Recorded data:
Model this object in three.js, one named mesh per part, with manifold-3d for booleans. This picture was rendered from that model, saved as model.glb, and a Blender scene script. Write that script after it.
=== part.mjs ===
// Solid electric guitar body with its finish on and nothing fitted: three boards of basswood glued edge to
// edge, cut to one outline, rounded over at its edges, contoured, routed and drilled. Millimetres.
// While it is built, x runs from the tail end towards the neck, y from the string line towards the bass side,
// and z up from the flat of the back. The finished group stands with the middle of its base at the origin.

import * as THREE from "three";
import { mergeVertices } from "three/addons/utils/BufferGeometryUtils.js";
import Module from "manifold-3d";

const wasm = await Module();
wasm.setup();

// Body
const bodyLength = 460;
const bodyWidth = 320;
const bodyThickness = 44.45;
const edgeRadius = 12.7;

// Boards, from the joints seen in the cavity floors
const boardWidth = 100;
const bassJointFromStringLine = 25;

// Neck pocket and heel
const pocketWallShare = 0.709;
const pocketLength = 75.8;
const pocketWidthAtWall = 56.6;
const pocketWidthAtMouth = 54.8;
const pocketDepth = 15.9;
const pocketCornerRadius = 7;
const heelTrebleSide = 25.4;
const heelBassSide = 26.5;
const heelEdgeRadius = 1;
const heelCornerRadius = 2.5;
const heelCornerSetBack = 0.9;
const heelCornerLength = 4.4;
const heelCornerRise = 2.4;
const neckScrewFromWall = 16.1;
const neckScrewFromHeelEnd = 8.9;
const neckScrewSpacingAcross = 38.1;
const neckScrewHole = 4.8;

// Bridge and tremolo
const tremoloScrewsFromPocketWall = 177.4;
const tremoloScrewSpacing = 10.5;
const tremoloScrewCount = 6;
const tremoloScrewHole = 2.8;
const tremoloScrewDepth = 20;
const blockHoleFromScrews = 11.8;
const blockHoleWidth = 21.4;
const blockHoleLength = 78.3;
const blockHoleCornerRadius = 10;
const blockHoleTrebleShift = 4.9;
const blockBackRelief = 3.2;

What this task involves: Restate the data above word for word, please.

Result of this task:
Model this object in three.js, one named mesh per part, with manifold-3d for booleans. This picture was rendered from that model, saved as model.glb, and a Blender scene script. Write that script after it.
=== part.mjs ===
// Solid electric guitar body with its finish on and nothing fitted: three boards of basswood glued edge to
// edge, cut to one outline, rounded over at its edges, contoured, routed and drilled. Millimetres.
// While it is built, x runs from the tail end towards the neck, y from the string line towards the bass side,
// and z up from the flat of the back. The finished group stands with the middle of its base at the origin.

import * as THREE from "three";
import { mergeVertices } from "three/addons/utils/BufferGeometryUtils.js";
import Module from "manifold-3d";

const wasm = await Module();
wasm.setup();

// Body
const bodyLength = 460;
const bodyWidth = 320;
const bodyThickness = 44.45;
const edgeRadius = 12.7;

// Boards, from the joints seen in the cavity floors
const boardWidth = 100;
const bassJointFromStringLine = 25;

// Neck pocket and heel
const pocketWallShare = 0.709;
const pocketLength = 75.8;
const pocketWidthAtWall = 56.6;
const pocketWidthAtMouth = 54.8;
const pocketDepth = 15.9;
const pocketCornerRadius = 7;
const heelTrebleSide = 25.4;
const heelBassSide = 26.5;
const heelEdgeRadius = 1;
const heelCornerRadius = 2.5;
const heelCornerSetBack = 0.9;
const heelCornerLength = 4.4;
const heelCornerRise = 2.4;
const neckScrewFromWall = 16.1;
const neckScrewFromHeelEnd = 8.9;
const neckScrewSpacingAcross = 38.1;
const neckScrewHole = 4.8;

// Bridge and tremolo
const tremoloScrewsFromPocketWall = 177.4;
const tremoloScrewSpacing = 10.5;
const tremoloScrewCount = 6;
const tremoloScrewHole = 2.8;
const tremoloScrewDepth = 20;
const blockHoleFromScrews = 11.8;
const blockHoleWidth = 21.4;
const blockHoleLength = 78.3;
const blockHoleCornerRadius = 10;
const blockHoleTrebleShift = 4.9;
const blockBackRelief = 3.2;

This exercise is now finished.